Quote every line from the top of the listing down to and including the line that contains "roughness=0.85, normal=f.bump(fibres, 0.15".

Source data —
________________________

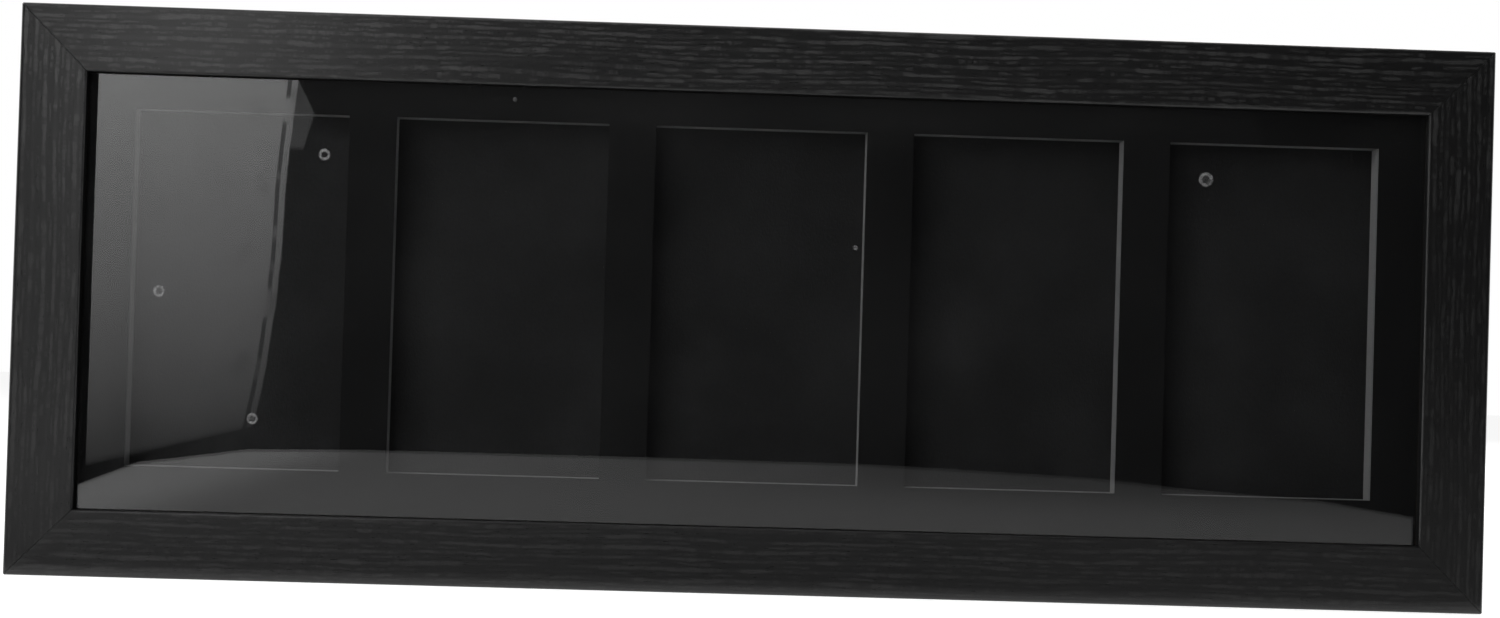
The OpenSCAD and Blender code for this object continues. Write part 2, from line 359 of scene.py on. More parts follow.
def grain_streaks(f, spacing, along, across):
    """Raised streaks in rows along the member, thin ones between broad ones, from 0 to 1."""
    drift = f.noise((along * 11, across * 60, 0.0), 2) - 0.5
    sway = f.noise((along * 170, across * 520, 3.0), 3, 0.65) - 0.5
    row = across * (1 / spacing) + drift * 1.5 + sway * 0.55
    main, between = row.pingpong(0.5) * 2, (row + 0.5).pingpong(0.5) * 2
    cut = f.noise((along * 75, (row + 0.5).floor() * 3.7, 1.0), 4, 0.7)
    gap = f.noise((along * 110, row.floor() * 5.3, 9.0), 4, 0.7)
    patch = f.noise((along * 15, across * 90, 7.0), 2).step(0.30, 0.52)
    broad = (1 - main).step(0.50, 0.86) * (0.25 + 0.75 * cut.step(0.44, 0.56))
    thin = (1 - between).step(0.66, 0.94) * gap.step(0.46, 0.56) * 0.7
    return broad.most(thin) * (0.55 + 0.45 * patch)


def rubbed_and_lit_edges(f, along, across, from_edge, y, z):
    """How far the foil is rubbed pale along its outer edge, and round the window but for its sill, where
    the pale line is also a painted highlight on the arris.
    """
    wear_and_highlight = f.noise((along * 60, across * 60, 2.0), 3).step(0.30, 0.62)
    behind = y - FACE_Y
    window = (from_edge - FACE_W).size().step(0.6 * MM, 0.2 * MM) * behind.step(1.0 * MM, 0.4 * MM)
    # Round the window the pale line is partly a painted highlight, left off the sill because the light
    # falls from above
    window = window * z.step(FACE_W + 1 * MM, FACE_W + 4 * MM)
    outer = from_edge.step(0.9 * MM, 0.2 * MM) * behind.step(1.4 * MM, 0.3 * MM)
    return window * (0.5 + 0.5 * wear_and_highlight) + outer * wear_and_highlight * 0.4


def bare_fibreboard(f, finish, *place):
    """Fibreboard without its foil, with loose fibres and some dust."""
    fibres = f.noise(times(700, *place), 4, 0.7)
    dust = f.noise(times(90, *place), 3)
    tone = (fibres * 0.7 + dust * 0.5 - 0.2).held()
    return f.surface(
        base_color=f.shades(tone, finish.fibreboard, 0.55, 1.25),
        roughness=0.85, normal=f.bump(fibres, 0.15 * MM, 0.6))


def moulding_foil(finish):
    """Black wood-grain foil with embossed streaks along the member, and bare fibreboard inside."""
    f = new_finish("grained_foil")
    along, across, from_edge = f.lying("grain")
    x, y, z = f.place()
    fine = f.noise((along * 170, across * 2600, 0.0), 3, 0.65)
    pores = f.noise((along * 90, across * 1500, 5.0), 2).step(0.60, 0.70)
    # The streaks carry painted light: stronger on the top rail as a painted highlight where light from
    # above catches them, and fainter on the lower rail and the right stile as painted shade
    painted_light_on_grain = (0.60 + 0.50 * z.step(0.12, 0.21)) * (1 - 0.2 * x.step(0.250, 0.262))
    grain_and_painted_light = grain_streaks(f, finish.grain_spacing, along, across) * painted_light_on_grain
    tone = grain_and_painted_light * (0.25 + 1.0 * fine) + (fine - 0.5) * 0.25 - pores * 0.08
    grained = f.blend(tone.held(), finish.foil, finish.fleck)
    # Rubbed wear and a painted highlight along the edges turn the foil pale
    wear_and_highlight = rubbed_and_lit_edges(f, along, across, from_edge, y, z)
    skin = f.surface(
        base_color=f.blend(wear_and_highlight, grained, toned(finish.fleck, 1.5)),
        roughness=0.29 + (fine - 0.5) * 0.10, specular_ior_level=0.5,
        normal=f.bump(grain_and_painted_light * 0.55 + fine * 0.3 - pores * 0.3, 0.08 * MM, 0.3))
    painted = f.surface(
        base_color=f.blend(fine * 0.3, finish.foil, finish.fleck),
        roughness=0.8, specular_ior_level=0.05, normal=f.bump(fine, 0.05 * MM, 0.5))
    ragged = (f.noise((along * 300, 0.0, 4.0), 3) - 0.5) * MM
    on_back = (y > BACK_Y - 0.06 * MM) * (from_edge - finish.foil_wrap + ragged).step(0.0, 0.25 * MM)
    in_rabbet = (y > LIP_Y - 0.02 * MM) * (from_edge > WALL_W - 0.05 * MM)
    lip_wall = (from_edge > FACE_W - 0.05 * MM) * (y > FACE_Y + 0.85 * MM)
    foiled = f.mix(lip_wall, skin, painted)
    bare = bare_fibreboard(f, finish, along, across, y)
    return f.done(f.mix(on_back.most(in_rabbet), foiled, bare))


# Dried drops on the pane: place across, height above the base and radius in millimetres, and
# how much of the middle is filled
DRIED_DROPS = (
    (-167.4, 163.4, 2.1, 0.0),
    (-228.6, 109.3, 2.1, 0.1),
    (-191.6, 61.6, 2.0, 0.1),
    (172.4, 164.7, 2.6, 0.15),
    (37.3, 134.1, 0.9, 0.5),
    (-95.4, 186.9, 0.7, 0.3),
)


def dried_drop(f, x, z, drop_x, drop_z, radius, filled):
    """The uneven rim that one drop has left, and its middle as far as it is filled, from 0 to 1."""
    side, rise = x - drop_x * MM, z - drop_z * MM
    away = (side * side + rise * rise).root() * (1 / (radius * MM))
    bend = f.noise((x * 900, 0.0, z * 900), 2) - 0.5
    thick = f.noise((x * 420, drop_x, z * 420), 2).step(0.36, 0.62)
    rim = (away + bend * 0.3 - 0.80).size().step(0.38, 0.08) * (0.45 + 0.55 * thick)
    return rim.most(away.step(1.05, 0.8) * filled)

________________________

Output of the task —
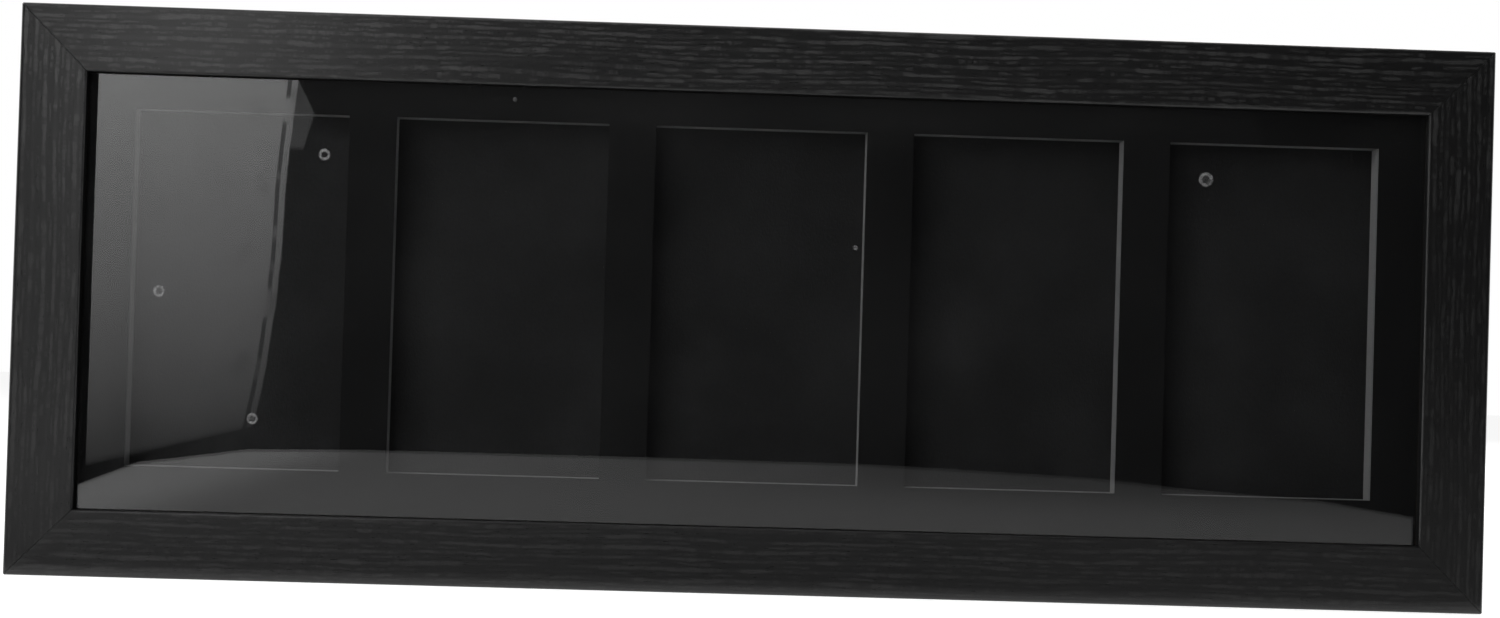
The OpenSCAD and Blender code for this object continues. Write part 2, from line 359 of scene.py on. More parts follow.
def grain_streaks(f, spacing, along, across):
    """Raised streaks in rows along the member, thin ones between broad ones, from 0 to 1."""
    drift = f.noise((along * 11, across * 60, 0.0), 2) - 0.5
    sway = f.noise((along * 170, across * 520, 3.0), 3, 0.65) - 0.5
    row = across * (1 / spacing) + drift * 1.5 + sway * 0.55
    main, between = row.pingpong(0.5) * 2, (row + 0.5).pingpong(0.5) * 2
    cut = f.noise((along * 75, (row + 0.5).floor() * 3.7, 1.0), 4, 0.7)
    gap = f.noise((along * 110, row.floor() * 5.3, 9.0), 4, 0.7)
    patch = f.noise((along * 15, across * 90, 7.0), 2).step(0.30, 0.52)
    broad = (1 - main).step(0.50, 0.86) * (0.25 + 0.75 * cut.step(0.44, 0.56))
    thin = (1 - between).step(0.66, 0.94) * gap.step(0.46, 0.56) * 0.7
    return broad.most(thin) * (0.55 + 0.45 * patch)


def rubbed_and_lit_edges(f, along, across, from_edge, y, z):
    """How far the foil is rubbed pale along its outer edge, and round the window but for its sill, where
    the pale line is also a painted highlight on the arris.
    """
    wear_and_highlight = f.noise((along * 60, across * 60, 2.0), 3).step(0.30, 0.62)
    behind = y - FACE_Y
    window = (from_edge - FACE_W).size().step(0.6 * MM, 0.2 * MM) * behind.step(1.0 * MM, 0.4 * MM)
    # Round the window the pale line is partly a painted highlight, left off the sill because the light
    # falls from above
    window = window * z.step(FACE_W + 1 * MM, FACE_W + 4 * MM)
    outer = from_edge.step(0.9 * MM, 0.2 * MM) * behind.step(1.4 * MM, 0.3 * MM)
    return window * (0.5 + 0.5 * wear_and_highlight) + outer * wear_and_highlight * 0.4


def bare_fibreboard(f, finish, *place):
    """Fibreboard without its foil, with loose fibres and some dust."""
    fibres = f.noise(times(700, *place), 4, 0.7)
    dust = f.noise(times(90, *place), 3)
    tone = (fibres * 0.7 + dust * 0.5 - 0.2).held()
    return f.surface(
        base_color=f.shades(tone, finish.fibreboard, 0.55, 1.25),
        roughness=0.85, normal=f.bump(fibres, 0.15 * MM, 0.6))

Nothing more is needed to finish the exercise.